Not only is it hot—very hot—in Washington, DC, this month, but we’re quite literally involved in a blistering fight to preserve federal funding for crucial animal protection concerns. This week, as the House Appropriations Committee deliberated the Interior, Environment and Related Agencies bill for FY 2026, we succeeded in preserving both funding and supporting language for a number of our humane priorities, including Big Cat Public Safety Act enforcement, wild horse and burro protection and the development and implementation of alternatives to the use of animals in research and testing.
On the positive side of the ledger, we were successful in making the case for continued support for the Bureau of Land Management’s Wild Horse and Burro Management program to include funding of $144 million. We have been among the strongest champions of a multipronged non-lethal herd management strategy including fertility control and other humane measures. We were pleased to see that the House version includes language preventing healthy wild horses and burros from being sold to slaughter or shot, as distinct from the one proposed by the executive branch. We thank you for answering our call to action to prevent the Administration’s budget request to remove longstanding protections for wild horses and burros from becoming a reality in this bill.
But we also experienced some setbacks, most notably on endangered species protection, and in the months to come, we’ll be doing everything possible to mitigate and forestall additional damage and loss in this space.
The bad news was very bad indeed, as appropriators adopted language ordering Endangered Species Act delisting for grizzly bears in the Greater Yellowstone Ecosystem and gray wolves. When Congress passed this landmark legislation half a century ago, it did so with the general understanding that decisions about ESA protection would be made on scientific grounds by agency experts. Over 50 years of tradition support that process over congressional delisting of specific species, which inevitably devolves into a crass political process. Language was also adopted preventing the federal government from establishing an experimental population of grizzlies in the Bitterroot Ecosystem or effectively managing the experimental population in the North Cascades further gambling away decades of investment in grizzly bear conservation.
The committee’s turn in this direction is horrible, and it could not have come at a worse time. In the midst of a global biodiversity crisis that threatens more than one million animal and plant species, the ESA is one of the strongest bulwarks against mass extinction.
We were naturally disappointed to see the committee’s rollback of the previous administration’s rules concerning lead ammunition, the phaseout of which we have long seen as being in the best interests of humans, animals and ecosystem health.

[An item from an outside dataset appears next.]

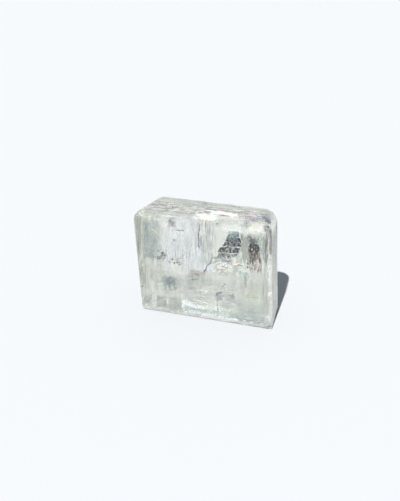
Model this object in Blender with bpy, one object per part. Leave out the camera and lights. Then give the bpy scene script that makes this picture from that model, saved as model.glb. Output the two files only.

With respect to overall funding for programs involving the Cooperative Endangered Species Conservation Fund, the Multinational Species Conservation Fund, the National Wildlife Refuge System, the U.S. Fish and Wildlife Service’s Ecological Services, International Affairs and Office of Law Enforcement budget lines, the results were mixed. In a few cases, the funding was relatively flat. In other instances, the cuts were severe, with the committee slashing funding for Ecological Services to $7.4 million, a cut of nearly $10 million, and for the Cooperative Endangered Species Conservation Fund program to $18.7 million, a cut of nearly $5 million.
While things might have gone far worse—the President’s FY 2026 budget request zeroed out the Multinational Species and Cooperative Endangered Species Conservation Funds entirely—it is still a disappointment to see that the committee itself did not make stronger investments in these valuable programs.
There was also good news in respect to the acceptance and implementation of non-animal methods by the Environmental Protection Agency. The committee report directs the EPA to train personnel to support the implementation of such methods and closely coordinating strategies across the agency, which is something we requested and have long supported.
Finally, the committee did adopt report language directing the U.S. Fish and Wildlife Service to promptly address violations of the Big Cat Public Safety Act with every available tool, including confiscation of animals.
To a considerable degree, the FY 2026 bill and report approved by this committee reflects the Trump administration’s preference for budget cuts to environmental programs, pollution control initiatives, management of federal lands and national parks, and other services that directly or indirectly benefit animals in the wild. This isn’t a surprise to us.
Notwithstanding, we have serious concerns about the near- and long-term implications of the decisions taken, many of which stand to undermine hard-won protections of the past, and the very survival of countless species dependent on a more caring approach to wildlands, the environment and the animals whose survival depends on ecosystem health and sound management.
All animals, wild and domestic, are at our mercy, and once we agree that they deserve protection, we should agree that good laws, good regulations, good programs and good enforcement efforts to that end are worth paying for. Those are guiding values for us, and we’re not done fighting for them. We may not have won the day in this year’s appropriations round, but in the longer run, the fight to better protect wild animals and others covered in this funding package is one we intend to win.